--- START ---
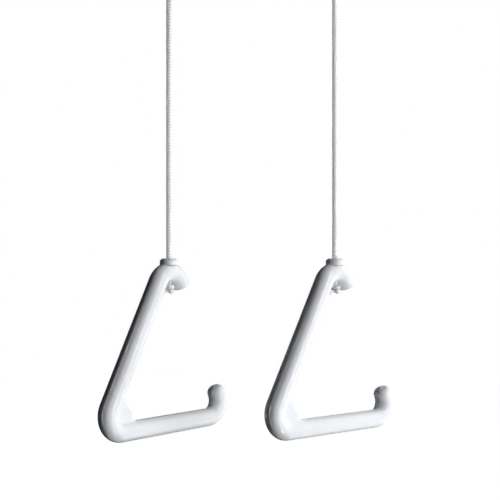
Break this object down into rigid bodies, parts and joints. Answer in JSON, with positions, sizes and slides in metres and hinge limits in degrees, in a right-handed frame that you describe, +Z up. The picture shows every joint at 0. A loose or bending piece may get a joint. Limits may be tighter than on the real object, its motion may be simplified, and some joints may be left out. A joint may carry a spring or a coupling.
{
  "type": "shoulder pulley",
  "caption": "Over-door shoulder pulley: open triangular grip handles on a braided rope that runs over grooved sheaves in a hooked head.",
  "frame": {"origin": "underside of the top pad, where the head rests on the top edge of a door, midway between the two ropes and in the middle of the door gap", "axes": "+Z up along the ropes, +X from the left handle to the right handle, +Y from the rope side through the door"},
  "size_m": [0.2484, 0.1275, 0.4464],
  "materials": {
    "handle_plastic": "gloss moulded, white",
    "rope_braid": "braided nylon, white",
    "powder_coat": "satin powder coat, light grey",
    "nylon": "turned nylon, grey",
    "plated_steel": "zinc plated",
    "bronze": "sintered bronze",
    "pad_rubber": "matt foam rubber"
  },
  "bodies": {
    "head": {"door_bracket": "powder_coat", "front_cheek": "powder_coat", "thrust_washer_front_left": "nylon", "thrust_washer_rear_left": "nylon", "axle_bolt_left": "plated_steel", "cap_nut_left": "plated_steel", "front_pad_left": "pad_rubber", "rope_drop_left": "rope_braid", "thrust_washer_front_right": "nylon", "thrust_washer_rear_right": "nylon", "axle_bolt_right": "plated_steel", "cap_nut_right": "plated_steel", "front_pad_right": "pad_rubber", "rope_drop_right": "rope_braid", "distance_sleeve_lower_left": "plated_steel", "rivet_lower_left": "plated_steel", "distance_sleeve_lower_right": "plated_steel", "rivet_lower_right": "plated_steel", "distance_sleeve_upper": "plated_steel", "rivet_upper": "plated_steel", "top_pad": "pad_rubber", "rear_pad": "pad_rubber", "rope_over_sheaves": "rope_braid"},
    "wheel_left": {"sheave_left": "nylon", "bush_left": "bronze"},
    "rope_end_left": {"stopper_knot_left": "rope_braid"},
    "grip_left": {"handle_left": "handle_plastic", "collar_left": "handle_plastic"},
    "wheel_right": {"sheave_right": "nylon", "bush_right": "bronze"},
    "rope_end_right": {"stopper_knot_right": "rope_braid"},
    "grip_right": {"handle_right": "handle_plastic", "collar_right": "handle_plastic"}
  },
  "joints": [
    {"name": "rope_travel_left", "type": "slide", "parent": "head", "child": "rope_end_left", "axis": [0, 0, 1], "range_m": [-0.2, 0.2], "deforming": ["rope_drop_left"]},
    {"name": "rope_travel_right", "type": "slide", "parent": "head", "child": "rope_end_right", "axis": [0, 0, 1], "range_m": [-0.2, 0.2], "deforming": ["rope_drop_right"]},
    {"name": "sheave_spin_left", "type": "hinge", "parent": "head", "child": "wheel_left", "pos_m": [-0.0505, -0.0379, -0.038], "axis": [0, 1, 0], "range_deg": [-575, 575]},
    {"name": "sheave_spin_right", "type": "hinge", "parent": "head", "child": "wheel_right", "pos_m": [0.0505, -0.0379, -0.038], "axis": [0, 1, 0], "range_deg": [-575, 575]},
    {"name": "handle_swivel_left", "type": "hinge", "parent": "rope_end_left", "child": "grip_left", "pos_m": [-0.0705, -0.0379, -0.294], "axis": [0, 0, 1], "continuous": true},
    {"name": "handle_swivel_right", "type": "hinge", "parent": "rope_end_right", "child": "grip_right", "pos_m": [0.0705, -0.0379, -0.294], "axis": [0, 0, 1], "continuous": true}
  ],
  "couplings": [
    {"joint": "rope_travel_right", "follows": "rope_travel_left", "ratio": -1},
    {"joint": "sheave_spin_left", "follows": "rope_travel_left", "rad_per_m": 50},
    {"joint": "sheave_spin_right", "follows": "rope_travel_left", "rad_per_m": 50}
  ]
}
--- END ---
Task objective: Each line of the listing above should be output exactly.

Full answer:
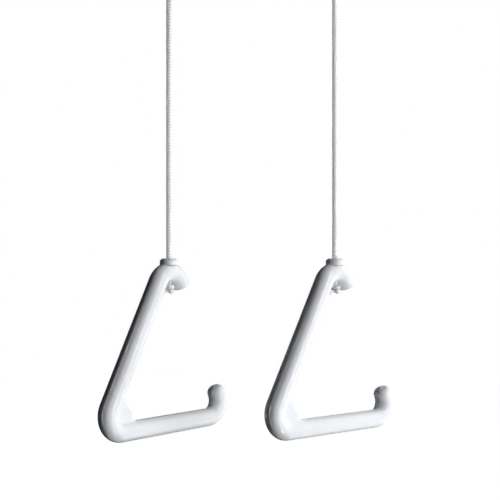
Break this object down into rigid bodies, parts and joints. Answer in JSON, with positions, sizes and slides in metres and hinge limits in degrees, in a right-handed frame that you describe, +Z up. The picture shows every joint at 0. A loose or bending piece may get a joint. Limits may be tighter than on the real object, its motion may be simplified, and some joints may be left out. A joint may carry a spring or a coupling.
{
  "type": "shoulder pulley",
  "caption": "Over-door shoulder pulley: open triangular grip handles on a braided rope that runs over grooved sheaves in a hooked head.",
  "frame": {"origin": "underside of the top pad, where the head rests on the top edge of a door, midway between the two ropes and in the middle of the door gap", "axes": "+Z up along the ropes, +X from the left handle to the right handle, +Y from the rope side through the door"},
  "size_m": [0.2484, 0.1275, 0.4464],
  "materials": {
    "handle_plastic": "gloss moulded, white",
    "rope_braid": "braided nylon, white",
    "powder_coat": "satin powder coat, light grey",
    "nylon": "turned nylon, grey",
    "plated_steel": "zinc plated",
    "bronze": "sintered bronze",
    "pad_rubber": "matt foam rubber"
  },
  "bodies": {
    "head": {"door_bracket": "powder_coat", "front_cheek": "powder_coat", "thrust_washer_front_left": "nylon", "thrust_washer_rear_left": "nylon", "axle_bolt_left": "plated_steel", "cap_nut_left": "plated_steel", "front_pad_left": "pad_rubber", "rope_drop_left": "rope_braid", "thrust_washer_front_right": "nylon", "thrust_washer_rear_right": "nylon", "axle_bolt_right": "plated_steel", "cap_nut_right": "plated_steel", "front_pad_right": "pad_rubber", "rope_drop_right": "rope_braid", "distance_sleeve_lower_left": "plated_steel", "rivet_lower_left": "plated_steel", "distance_sleeve_lower_right": "plated_steel", "rivet_lower_right": "plated_steel", "distance_sleeve_upper": "plated_steel", "rivet_upper": "plated_steel", "top_pad": "pad_rubber", "rear_pad": "pad_rubber", "rope_over_sheaves": "rope_braid"},
    "wheel_left": {"sheave_left": "nylon", "bush_left": "bronze"},
    "rope_end_left": {"stopper_knot_left": "rope_braid"},
    "grip_left": {"handle_left": "handle_plastic", "collar_left": "handle_plastic"},
    "wheel_right": {"sheave_right": "nylon", "bush_right": "bronze"},
    "rope_end_right": {"stopper_knot_right": "rope_braid"},
    "grip_right": {"handle_right": "handle_plastic", "collar_right": "handle_plastic"}
  },
  "joints": [
    {"name": "rope_travel_left", "type": "slide", "parent": "head", "child": "rope_end_left", "axis": [0, 0, 1], "range_m": [-0.2, 0.2], "deforming": ["rope_drop_left"]},
    {"name": "rope_travel_right", "type": "slide", "parent": "head", "child": "rope_end_right", "axis": [0, 0, 1], "range_m": [-0.2, 0.2], "deforming": ["rope_drop_right"]},
    {"name": "sheave_spin_left", "type": "hinge", "parent": "head", "child": "wheel_left", "pos_m": [-0.0505, -0.0379, -0.038], "axis": [0, 1, 0], "range_deg": [-575, 575]},
    {"name": "sheave_spin_right", "type": "hinge", "parent": "head", "child": "wheel_right", "pos_m": [0.0505, -0.0379, -0.038], "axis": [0, 1, 0], "range_deg": [-575, 575]},
    {"name": "handle_swivel_left", "type": "hinge", "parent": "rope_end_left", "child": "grip_left", "pos_m": [-0.0705, -0.0379, -0.294], "axis": [0, 0, 1], "continuous": true},
    {"name": "handle_swivel_right", "type": "hinge", "parent": "rope_end_right", "child": "grip_right", "pos_m": [0.0705, -0.0379, -0.294], "axis": [0, 0, 1], "continuous": true}
  ],
  "couplings": [
    {"joint": "rope_travel_right", "follows": "rope_travel_left", "ratio": -1},
    {"joint": "sheave_spin_left", "follows": "rope_travel_left", "rad_per_m": 50},
    {"joint": "sheave_spin_right", "follows": "rope_travel_left", "rad_per_m": 50}
  ]
}